Take the entries below and print only the lines from the one with "proud = 2.0" through the one with "record = json.load(file)", exactly as they stand, both ends included.

━━━ EXTRACTED ENTRIES

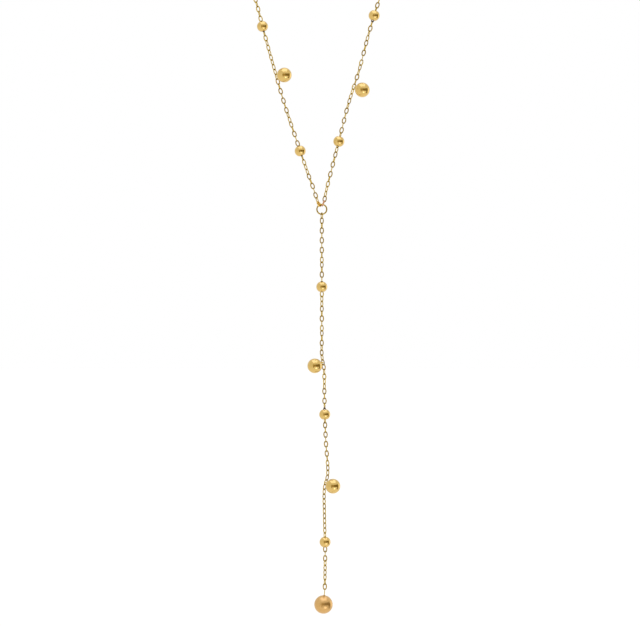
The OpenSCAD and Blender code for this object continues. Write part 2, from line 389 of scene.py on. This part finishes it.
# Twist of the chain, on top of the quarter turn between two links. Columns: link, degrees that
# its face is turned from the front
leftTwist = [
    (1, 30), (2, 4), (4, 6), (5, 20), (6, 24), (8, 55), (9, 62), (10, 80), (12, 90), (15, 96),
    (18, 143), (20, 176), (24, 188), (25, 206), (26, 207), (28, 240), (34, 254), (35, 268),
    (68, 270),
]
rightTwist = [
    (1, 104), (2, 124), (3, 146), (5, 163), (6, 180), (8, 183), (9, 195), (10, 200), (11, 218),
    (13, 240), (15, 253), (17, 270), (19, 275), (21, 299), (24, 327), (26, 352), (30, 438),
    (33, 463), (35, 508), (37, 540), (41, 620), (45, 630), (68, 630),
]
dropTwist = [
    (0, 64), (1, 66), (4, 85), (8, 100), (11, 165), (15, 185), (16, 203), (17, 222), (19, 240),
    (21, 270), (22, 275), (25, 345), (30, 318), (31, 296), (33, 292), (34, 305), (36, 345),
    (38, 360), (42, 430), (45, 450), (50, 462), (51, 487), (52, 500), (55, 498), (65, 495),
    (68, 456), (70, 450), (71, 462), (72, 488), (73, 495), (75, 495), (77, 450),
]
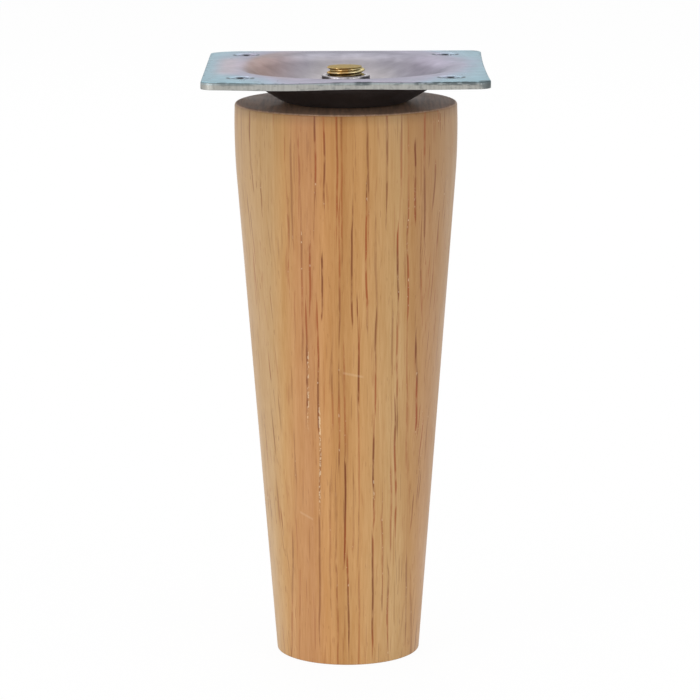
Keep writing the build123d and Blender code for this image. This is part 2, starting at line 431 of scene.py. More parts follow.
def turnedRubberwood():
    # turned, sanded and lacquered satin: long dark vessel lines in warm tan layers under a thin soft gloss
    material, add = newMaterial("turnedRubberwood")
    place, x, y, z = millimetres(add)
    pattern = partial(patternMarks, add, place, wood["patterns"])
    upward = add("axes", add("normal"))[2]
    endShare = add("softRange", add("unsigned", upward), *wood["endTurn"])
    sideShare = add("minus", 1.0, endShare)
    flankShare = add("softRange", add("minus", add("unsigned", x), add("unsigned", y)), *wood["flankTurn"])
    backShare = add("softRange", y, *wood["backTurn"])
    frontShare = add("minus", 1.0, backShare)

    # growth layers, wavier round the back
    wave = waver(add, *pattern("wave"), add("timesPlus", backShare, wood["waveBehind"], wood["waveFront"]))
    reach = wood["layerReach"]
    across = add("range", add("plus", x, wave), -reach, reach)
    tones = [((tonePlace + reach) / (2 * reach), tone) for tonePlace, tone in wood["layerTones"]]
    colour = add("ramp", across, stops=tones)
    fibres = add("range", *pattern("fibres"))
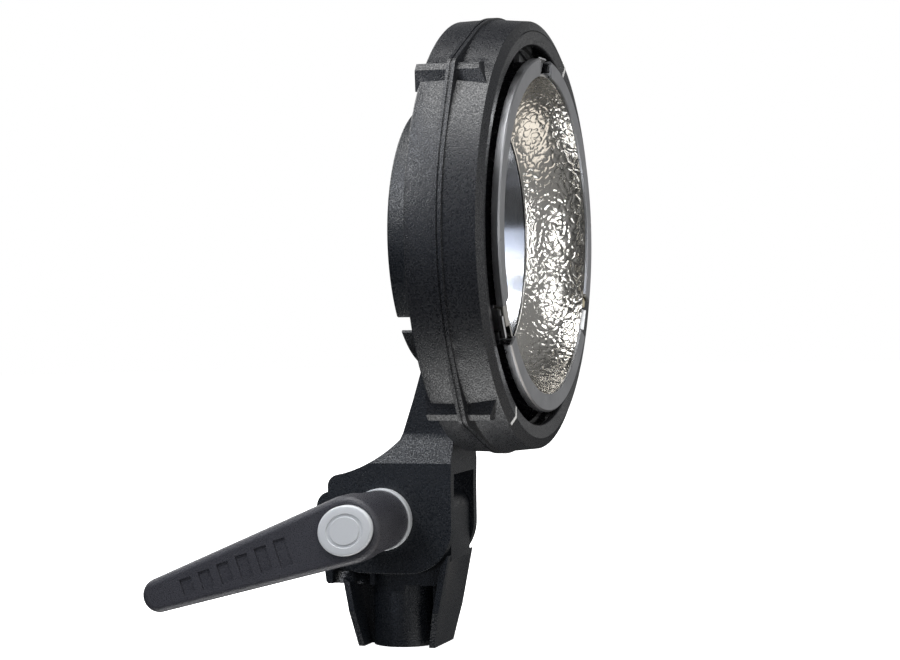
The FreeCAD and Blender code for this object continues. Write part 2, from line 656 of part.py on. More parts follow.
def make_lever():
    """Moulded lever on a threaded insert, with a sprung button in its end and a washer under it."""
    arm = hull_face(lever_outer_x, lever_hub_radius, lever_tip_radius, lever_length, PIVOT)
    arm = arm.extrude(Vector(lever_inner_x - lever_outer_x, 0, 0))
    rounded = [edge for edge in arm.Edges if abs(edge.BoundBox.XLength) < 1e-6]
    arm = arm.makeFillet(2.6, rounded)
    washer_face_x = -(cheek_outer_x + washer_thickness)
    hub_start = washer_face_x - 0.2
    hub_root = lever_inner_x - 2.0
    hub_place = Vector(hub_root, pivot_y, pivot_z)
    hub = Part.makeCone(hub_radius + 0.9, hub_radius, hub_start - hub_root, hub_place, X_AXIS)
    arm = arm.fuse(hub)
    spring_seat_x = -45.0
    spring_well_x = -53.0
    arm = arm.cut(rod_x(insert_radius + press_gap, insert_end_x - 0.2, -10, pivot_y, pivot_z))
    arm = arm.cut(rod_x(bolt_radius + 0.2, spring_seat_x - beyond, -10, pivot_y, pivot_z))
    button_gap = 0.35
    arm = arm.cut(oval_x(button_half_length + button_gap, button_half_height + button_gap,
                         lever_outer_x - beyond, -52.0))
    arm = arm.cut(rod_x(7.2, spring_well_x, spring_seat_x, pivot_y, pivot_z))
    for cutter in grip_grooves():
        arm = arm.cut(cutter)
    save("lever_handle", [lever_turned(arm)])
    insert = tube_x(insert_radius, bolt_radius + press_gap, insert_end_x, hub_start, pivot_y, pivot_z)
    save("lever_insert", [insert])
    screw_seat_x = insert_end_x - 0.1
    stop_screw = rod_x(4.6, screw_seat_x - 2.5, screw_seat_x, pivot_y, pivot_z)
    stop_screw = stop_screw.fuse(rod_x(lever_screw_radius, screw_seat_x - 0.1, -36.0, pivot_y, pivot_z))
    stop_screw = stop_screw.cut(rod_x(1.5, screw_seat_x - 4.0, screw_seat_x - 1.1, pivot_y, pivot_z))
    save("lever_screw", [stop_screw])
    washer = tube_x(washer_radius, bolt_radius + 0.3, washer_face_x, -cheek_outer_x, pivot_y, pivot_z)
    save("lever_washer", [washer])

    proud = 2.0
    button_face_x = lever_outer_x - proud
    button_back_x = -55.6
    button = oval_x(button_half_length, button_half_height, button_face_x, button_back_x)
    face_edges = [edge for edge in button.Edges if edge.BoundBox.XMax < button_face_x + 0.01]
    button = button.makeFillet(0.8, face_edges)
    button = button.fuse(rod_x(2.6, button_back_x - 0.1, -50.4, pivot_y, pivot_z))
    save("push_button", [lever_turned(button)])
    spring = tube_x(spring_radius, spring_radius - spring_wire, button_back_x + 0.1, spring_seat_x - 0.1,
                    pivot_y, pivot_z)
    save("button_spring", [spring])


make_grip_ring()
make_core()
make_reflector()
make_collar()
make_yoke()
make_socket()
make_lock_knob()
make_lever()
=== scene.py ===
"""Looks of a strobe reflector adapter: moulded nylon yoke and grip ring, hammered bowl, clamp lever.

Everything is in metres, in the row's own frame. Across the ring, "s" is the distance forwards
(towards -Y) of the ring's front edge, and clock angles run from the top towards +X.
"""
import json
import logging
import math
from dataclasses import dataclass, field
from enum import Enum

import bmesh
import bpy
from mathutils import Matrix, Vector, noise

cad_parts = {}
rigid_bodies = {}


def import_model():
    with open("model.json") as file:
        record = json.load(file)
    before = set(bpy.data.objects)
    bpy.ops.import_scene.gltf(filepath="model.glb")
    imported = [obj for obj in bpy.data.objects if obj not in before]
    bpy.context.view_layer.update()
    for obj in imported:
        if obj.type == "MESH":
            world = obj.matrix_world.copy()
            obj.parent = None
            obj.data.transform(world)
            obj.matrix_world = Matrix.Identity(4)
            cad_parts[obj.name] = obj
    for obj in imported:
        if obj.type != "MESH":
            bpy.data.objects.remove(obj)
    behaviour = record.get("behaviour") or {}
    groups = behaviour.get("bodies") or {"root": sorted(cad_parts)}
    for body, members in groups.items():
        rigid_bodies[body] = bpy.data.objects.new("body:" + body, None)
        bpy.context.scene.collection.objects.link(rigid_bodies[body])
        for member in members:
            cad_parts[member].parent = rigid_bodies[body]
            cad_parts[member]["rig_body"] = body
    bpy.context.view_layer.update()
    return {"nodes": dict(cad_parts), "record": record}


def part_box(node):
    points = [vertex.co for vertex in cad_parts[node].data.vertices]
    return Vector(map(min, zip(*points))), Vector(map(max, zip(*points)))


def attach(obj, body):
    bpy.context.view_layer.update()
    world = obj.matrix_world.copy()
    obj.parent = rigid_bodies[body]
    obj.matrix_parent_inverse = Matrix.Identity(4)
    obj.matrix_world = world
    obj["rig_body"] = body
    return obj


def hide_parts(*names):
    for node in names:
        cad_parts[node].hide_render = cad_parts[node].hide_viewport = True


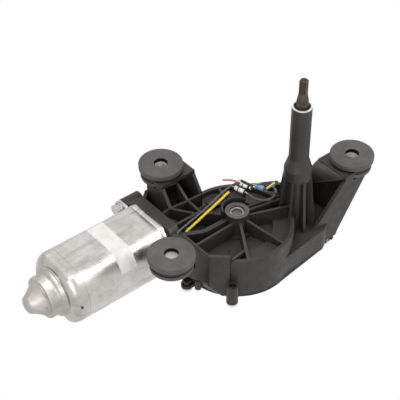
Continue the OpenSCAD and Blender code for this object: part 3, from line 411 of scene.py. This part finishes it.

━━━━━━

- [IN RESPONSE]:
    proud = 2.0
    button_face_x = lever_outer_x - proud
    button_back_x = -55.6
    button = oval_x(button_half_length, button_half_height, button_face_x, button_back_x)
    face_edges = [edge for edge in button.Edges if edge.BoundBox.XMax < button_face_x + 0.01]
    button = button.makeFillet(0.8, face_edges)
    button = button.fuse(rod_x(2.6, button_back_x - 0.1, -50.4, pivot_y, pivot_z))
    save("push_button", [lever_turned(button)])
    spring = tube_x(spring_radius, spring_radius - spring_wire, button_back_x + 0.1, spring_seat_x - 0.1,
                    pivot_y, pivot_z)
    save("button_spring", [spring])


make_grip_ring()
make_core()
make_reflector()
make_collar()
make_yoke()
make_socket()
make_lock_knob()
make_lever()
=== scene.py ===
"""Looks of a strobe reflector adapter: moulded nylon yoke and grip ring, hammered bowl, clamp lever.

Everything is in metres, in the row's own frame. Across the ring, "s" is the distance forwards
(towards -Y) of the ring's front edge, and clock angles run from the top towards +X.
"""
import json
import logging
import math
from dataclasses import dataclass, field
from enum import Enum

import bmesh
import bpy
from mathutils import Matrix, Vector, noise

cad_parts = {}
rigid_bodies = {}


def import_model():
    with open("model.json") as file:
        record = json.load(file)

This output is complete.